**GIVEN DATA**
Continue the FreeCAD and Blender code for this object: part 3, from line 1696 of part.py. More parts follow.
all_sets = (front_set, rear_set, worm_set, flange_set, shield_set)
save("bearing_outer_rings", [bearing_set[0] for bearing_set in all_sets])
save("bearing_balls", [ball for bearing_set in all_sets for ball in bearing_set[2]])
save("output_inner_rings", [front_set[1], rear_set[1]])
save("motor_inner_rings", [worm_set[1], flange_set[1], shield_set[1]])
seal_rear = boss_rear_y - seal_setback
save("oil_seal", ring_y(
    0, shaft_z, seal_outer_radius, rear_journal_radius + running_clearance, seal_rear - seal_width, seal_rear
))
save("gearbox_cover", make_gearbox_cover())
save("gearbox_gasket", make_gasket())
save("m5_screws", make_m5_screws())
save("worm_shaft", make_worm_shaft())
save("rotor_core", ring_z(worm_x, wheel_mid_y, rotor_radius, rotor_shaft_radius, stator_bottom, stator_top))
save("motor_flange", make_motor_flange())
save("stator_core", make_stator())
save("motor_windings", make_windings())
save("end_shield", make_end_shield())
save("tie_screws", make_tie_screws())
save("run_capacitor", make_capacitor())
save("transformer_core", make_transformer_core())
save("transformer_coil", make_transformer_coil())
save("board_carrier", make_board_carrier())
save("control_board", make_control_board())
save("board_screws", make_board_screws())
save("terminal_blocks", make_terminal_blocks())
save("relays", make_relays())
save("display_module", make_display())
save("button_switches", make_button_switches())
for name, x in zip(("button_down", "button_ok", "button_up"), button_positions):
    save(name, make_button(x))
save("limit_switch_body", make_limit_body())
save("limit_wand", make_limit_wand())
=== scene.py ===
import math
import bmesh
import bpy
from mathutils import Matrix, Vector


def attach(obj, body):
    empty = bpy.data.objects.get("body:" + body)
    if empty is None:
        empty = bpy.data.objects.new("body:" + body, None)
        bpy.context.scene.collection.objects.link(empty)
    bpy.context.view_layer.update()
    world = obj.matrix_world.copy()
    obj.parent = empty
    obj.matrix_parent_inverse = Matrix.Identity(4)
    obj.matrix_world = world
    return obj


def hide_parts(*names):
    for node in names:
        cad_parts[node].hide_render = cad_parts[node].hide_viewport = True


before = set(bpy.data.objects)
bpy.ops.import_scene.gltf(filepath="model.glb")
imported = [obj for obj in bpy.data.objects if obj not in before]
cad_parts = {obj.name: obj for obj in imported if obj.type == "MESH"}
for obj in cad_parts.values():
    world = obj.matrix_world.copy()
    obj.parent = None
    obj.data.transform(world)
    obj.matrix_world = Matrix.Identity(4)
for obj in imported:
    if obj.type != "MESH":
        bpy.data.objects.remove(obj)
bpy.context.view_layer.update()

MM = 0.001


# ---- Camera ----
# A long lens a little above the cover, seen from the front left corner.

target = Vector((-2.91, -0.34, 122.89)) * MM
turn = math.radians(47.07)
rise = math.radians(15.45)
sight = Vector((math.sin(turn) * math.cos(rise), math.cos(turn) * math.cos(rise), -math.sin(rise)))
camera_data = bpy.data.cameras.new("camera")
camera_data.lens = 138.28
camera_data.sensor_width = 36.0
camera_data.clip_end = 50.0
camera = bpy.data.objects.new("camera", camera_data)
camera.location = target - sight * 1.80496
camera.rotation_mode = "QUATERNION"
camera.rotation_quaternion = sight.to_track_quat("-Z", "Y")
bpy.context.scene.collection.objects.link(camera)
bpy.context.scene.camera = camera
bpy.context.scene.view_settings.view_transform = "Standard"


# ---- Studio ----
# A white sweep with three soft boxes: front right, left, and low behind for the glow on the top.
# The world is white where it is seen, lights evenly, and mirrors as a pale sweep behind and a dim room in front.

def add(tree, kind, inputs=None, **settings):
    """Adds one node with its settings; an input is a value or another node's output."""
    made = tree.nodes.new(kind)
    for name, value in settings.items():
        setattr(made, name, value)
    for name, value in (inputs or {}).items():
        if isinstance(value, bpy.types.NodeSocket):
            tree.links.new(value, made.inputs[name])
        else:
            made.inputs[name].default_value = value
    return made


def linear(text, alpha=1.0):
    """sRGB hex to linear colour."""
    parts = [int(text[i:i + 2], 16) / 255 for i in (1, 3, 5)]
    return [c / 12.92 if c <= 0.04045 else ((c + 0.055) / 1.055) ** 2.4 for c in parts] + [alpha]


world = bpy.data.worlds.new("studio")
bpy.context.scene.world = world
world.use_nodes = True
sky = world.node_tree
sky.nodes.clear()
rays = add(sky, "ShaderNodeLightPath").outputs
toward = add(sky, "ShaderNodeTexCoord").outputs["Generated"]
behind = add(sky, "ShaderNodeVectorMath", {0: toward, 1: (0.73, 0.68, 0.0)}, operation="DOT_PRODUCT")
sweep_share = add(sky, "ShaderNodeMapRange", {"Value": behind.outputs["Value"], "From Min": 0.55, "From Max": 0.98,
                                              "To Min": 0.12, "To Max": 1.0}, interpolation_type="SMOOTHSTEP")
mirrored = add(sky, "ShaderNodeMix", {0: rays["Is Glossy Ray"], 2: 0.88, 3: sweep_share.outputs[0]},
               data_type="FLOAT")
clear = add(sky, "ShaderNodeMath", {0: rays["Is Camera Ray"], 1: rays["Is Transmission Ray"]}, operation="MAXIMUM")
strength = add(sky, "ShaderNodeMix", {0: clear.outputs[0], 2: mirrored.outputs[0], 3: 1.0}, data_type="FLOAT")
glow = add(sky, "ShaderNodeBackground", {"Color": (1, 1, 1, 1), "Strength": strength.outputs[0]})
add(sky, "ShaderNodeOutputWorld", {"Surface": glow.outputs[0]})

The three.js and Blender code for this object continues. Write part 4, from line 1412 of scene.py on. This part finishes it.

**EXERCISE AIM**
Your task is to output exactly the lines from the one with "for name, x" through the one with "cad_parts[node].hide_render = cad_parts[node].hide_viewport", counting both ends.

**EXPECTED OUTPUT**
for name, x in zip(("button_down", "button_ok", "button_up"), button_positions):
    save(name, make_button(x))
save("limit_switch_body", make_limit_body())
save("limit_wand", make_limit_wand())
=== scene.py ===
import math
import bmesh
import bpy
from mathutils import Matrix, Vector


def attach(obj, body):
    empty = bpy.data.objects.get("body:" + body)
    if empty is None:
        empty = bpy.data.objects.new("body:" + body, None)
        bpy.context.scene.collection.objects.link(empty)
    bpy.context.view_layer.update()
    world = obj.matrix_world.copy()
    obj.parent = empty
    obj.matrix_parent_inverse = Matrix.Identity(4)
    obj.matrix_world = world
    return obj


def hide_parts(*names):
    for node in names:
        cad_parts[node].hide_render = cad_parts[node].hide_viewport = True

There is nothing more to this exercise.